12.11.2005 | por Valmir Santos
São Paulo, sábado, 12 de novembro de 2005
TEATRO
Líder dos Parlapatões reestréia duas peças, entre elas “Prego na Testa”, e assina direção cênica de ópera
VALMIR SANTOS
Da Reportagem Local
Na cena paulistana há 14 anos, o grupo Parlapatões, Patifes & Paspalhões é sinônimo de Hugo Possolo. Ele diz que não, que é vício da mídia eleger “este ou aquele em detrimento de uma figura coletiva”. No entanto, a semana é emblemática: o palhaço, ator, dramaturgo e encenador remonta “Auto dos Palhaços Baixos” (2004) no Teatro Folha (sessões às quintas e sextas), sala onde os Parlapatões também integram o projeto “Nunca se Sábado” (à meia-noite).
Volta a defender o monólogo-pancadão “Prego na Testa”, a partir de hoje no Crowne Plaza; e ainda assina a direção cênica da ópera “Il Campanello di Notte”, cuja última récita ocorreu ontem no teatro São Pedro.
“Tenho o maior interesse no poder metafórico do humor quando ele instiga à reflexão”, diz Possolo, 43. A seguir, os principais trechos da sua entrevista.
Folha – Você sente-se à vontade ao transitar do baixo ventre para a chamada alta cultura?
Hugo Possolo – Nunca separei cultura em alta e baixa. As minhas piadas, por vezes bem baixas, têm altos objetivos, como detonar o moralismo e a caretice, principalmente da nossa elite tacanha. A ópera é um gênero que já foi muito popular, cujo aspecto de espetacularidade tem um parentesco fortíssimo com o circo. É bom poder mostrar um trabalho de alta qualidade musical, com comicidade e que não se encaixa na pasteurização dos musicais enlatados que são contrabandeados da Broadway.
Folha – Escrito por Eric Bogosian nos EUA de uma década atrás, “Prego na Testa” parece dizer muito ao Brasil de hoje.
Possolo – A atualidade do texto me impressionou muito, principalmente quando vejo a reação do público. A civilização ainda não mostrou a que veio. O ser humano está sempre em xeque. Muito desse conflito vem do crescimento desproporcional das cidades. Nova York e São Paulo são miseravelmente parecidas.

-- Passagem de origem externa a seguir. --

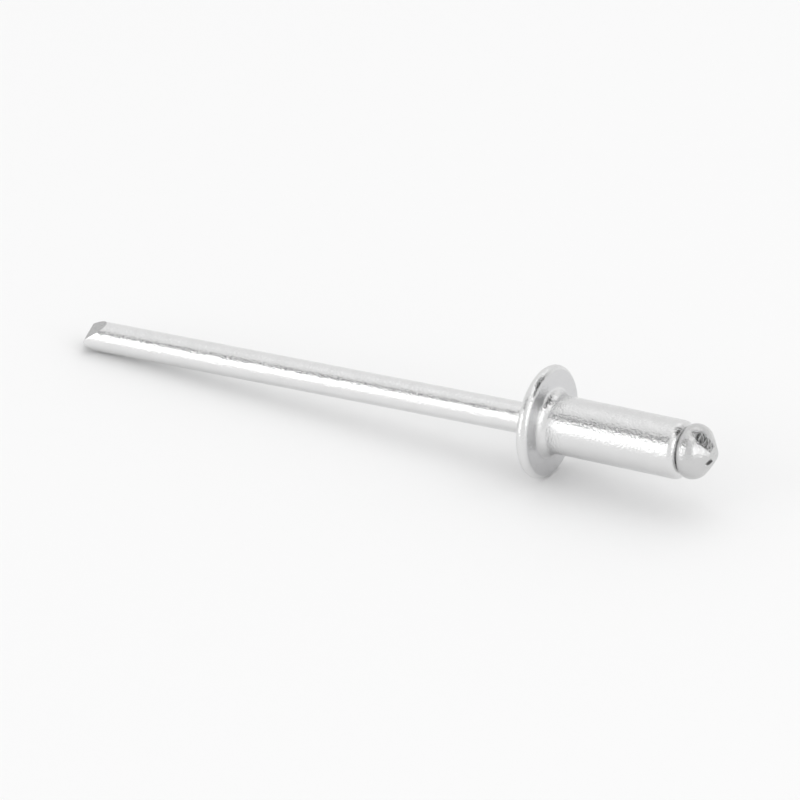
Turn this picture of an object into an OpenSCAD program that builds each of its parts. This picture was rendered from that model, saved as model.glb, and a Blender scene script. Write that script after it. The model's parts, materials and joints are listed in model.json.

Folha – Em que medida o teatro dos Parlapatões é, em essência, um teatro político? Ou não é o caso?
Possolo – O teatro exerce uma faceta do poder, a de se manifestar. Divertir as pessoas é um ato político em si. Neste sentido, nossa ação é política. Não me agrada o teatro engajado, cheio de recadinhos. Também não tenho saco para teatro hermético, que só agrada aos poucos sábios que dizem compreendê-lo. A grande força da arte é sua capacidade de comunicação. Um país que tem Zé Celso [Martinez Corrêa] e que tem o Carnaval de Joãosinho Trinta, o cinema de Glauber Rocha e a poesia voraz de Oswald de Andrade sabe que é possível a arte com enorme poder político, sem que ela seja arrogante ou chata.
Folha – Você ficou um ano na coordenação de circo da Funarte [órgão ligado ao Ministério da Cultura]. O governo Lula tem política para a cultura?
Possolo – Nem a esquerda nem a direita conseguem entender o quanto é necessário que a cultura seja tratada como prioridade de Estado. Não é apenas dar dinheiro para a arte, mas principalmente acesso e permitir que a população se manifeste artisticamente.
O presidente da República, cuja origem é popular, não vai ao teatro. Os ministros da área econômica não demonstram muito apreço pelas artes. Por mais que o ministro Gilberto Gil propague que a cultura hoje seja uma prioridade de Estado, não conseguiu tornar esta idéia um fato. A meu ver, poderá ser chamada de prioridade quando o orçamento do ministério for perto de 5%. O resto é discurso.